In the end, there is a risk that the Russian propaganda as confronted by ordinary Russians, resembles the “propaganda” we are exposed to as well by not accessing the perspectives of those who are not allowed to speak up. We are steadily and securely losing their insights. How are we supposed to fully understand this conflict, and get the information necessary to act, if a whole perspective – that of the general population – is missing?
While anthropology attempts to understand all positions, actors, reasons, contexts, and dynamics, it is scary to witness how a whole perspective and culture gets slowly excluded from the outside world. I am left wondering what consequences this will have, as we are losing the chance to talk to all sides involved in this heartbreaking mess.
Ekaterina Thor is a second-year bachelor student in Cultural Anthropology and Development Sociology.

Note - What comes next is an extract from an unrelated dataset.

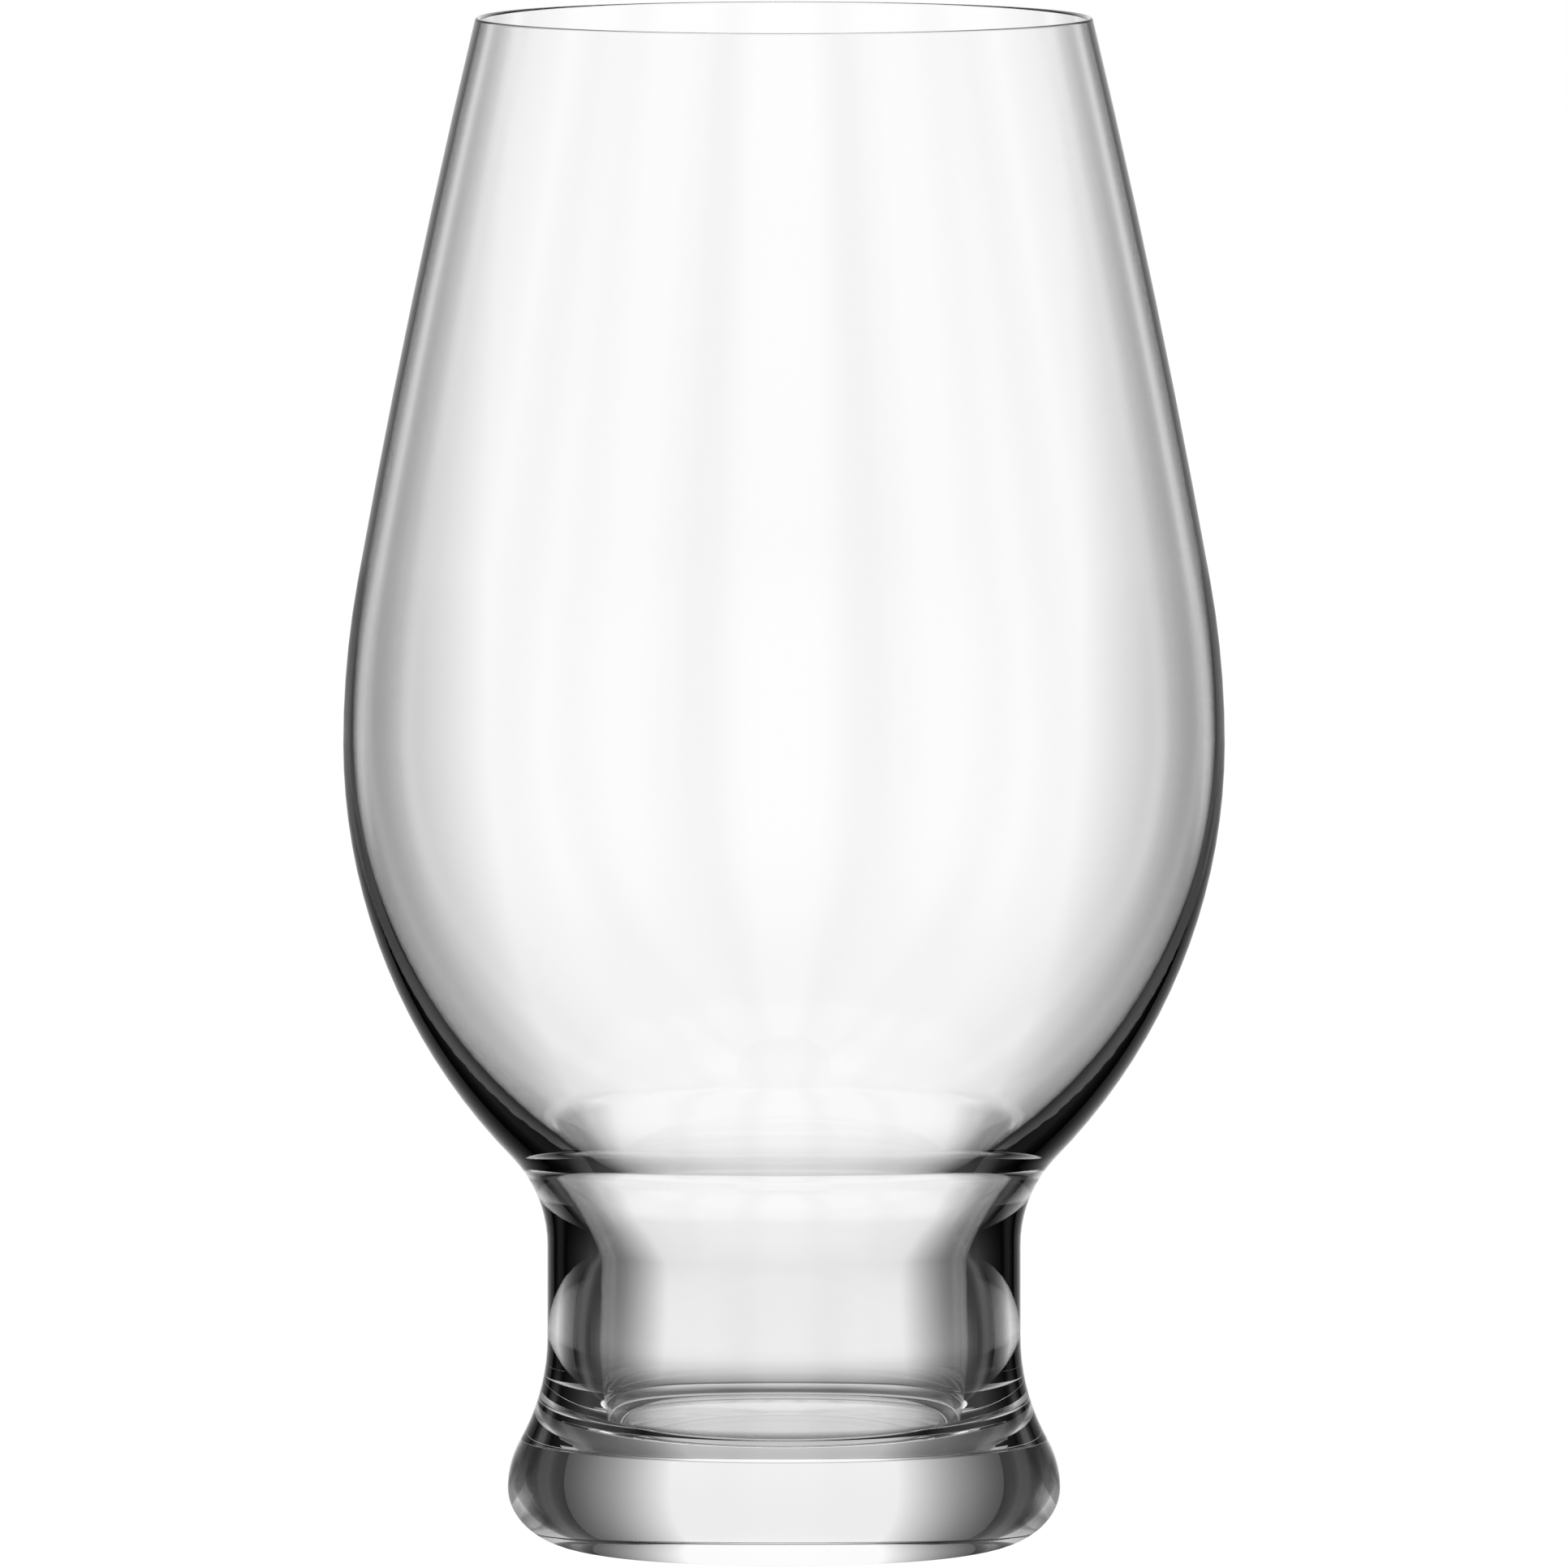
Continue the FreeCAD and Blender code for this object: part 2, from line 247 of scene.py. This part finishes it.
@dataclass(frozen=True)
class GlassSkin:
    """The skin of the whole glass: one half section turned once about the axis.

    Attributes:
        height: From the underside to the top of the rim.
        widest_diameter: Across the bowl where it is widest.
        rim_diameter: Across the rim, outside.
        waist_diameter: Across the straight waist.
        foot_overhang: How far the foot stands out past the waist.
        foot_roll_in: How far the heel rolls in under the foot.
        foot_belly_height: The height at which the foot is widest.
        foot_top_radius: The round of the foot's upper edge.
        waist_low: Where the straight waist starts.
        waist_high: Where it ends.
        neck_radius: The round between the waist and the bowl.
        upper_height: From the widest point up to the top of the rim.
        shoulder_radius: The outer round above the widest point.
        upper_wall_radius: The slight curve of the upper wall.
        rim_wall: How thick the wall is at the rim.
        widest_wall: How thick it is at the widest point.
        bowl_centre_shift: How much smaller still the inner bowl's radius is.
        waist_wall: How thick the wall is at the waist.
        floor_thickness: How thick the solid foot is under the floor.
        inner_widest_rise: How far above the outer one the inner widest point lies.
        inner_shoulder_radius: The inner round above the widest point.
        funnel_start: Where the straight bore opens into the funnel.
        funnel_radius: The curve of the funnel.
        throat_radius: The round between the funnel and the bowl.
        floor_corner_radius: The round between the floor and the bore.
        turns: How many steps go round the axis.
        steps: How many places the stretches of the half section have.
    """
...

Lovely text! It helps us to avoid seeing “Russia” or “the Russians” as one uniform, homogeneous entity. We should not loose our interest in, or attention for, the Russians, the Russian cultures, music, literature, and, most importantly, citizens. We should do our best to look beyond the Russian government’s version of things, and do our best to avoid doing silly and counterproductive things such as stopping academic cooperation, museum exchanges, or stop playing the music of Russian composers. Russia is so much more than Lavrov’s perspective on “the liberation and denazification” of a sovereign nation. Loathe Putin, and love trying to dialogue with Russians!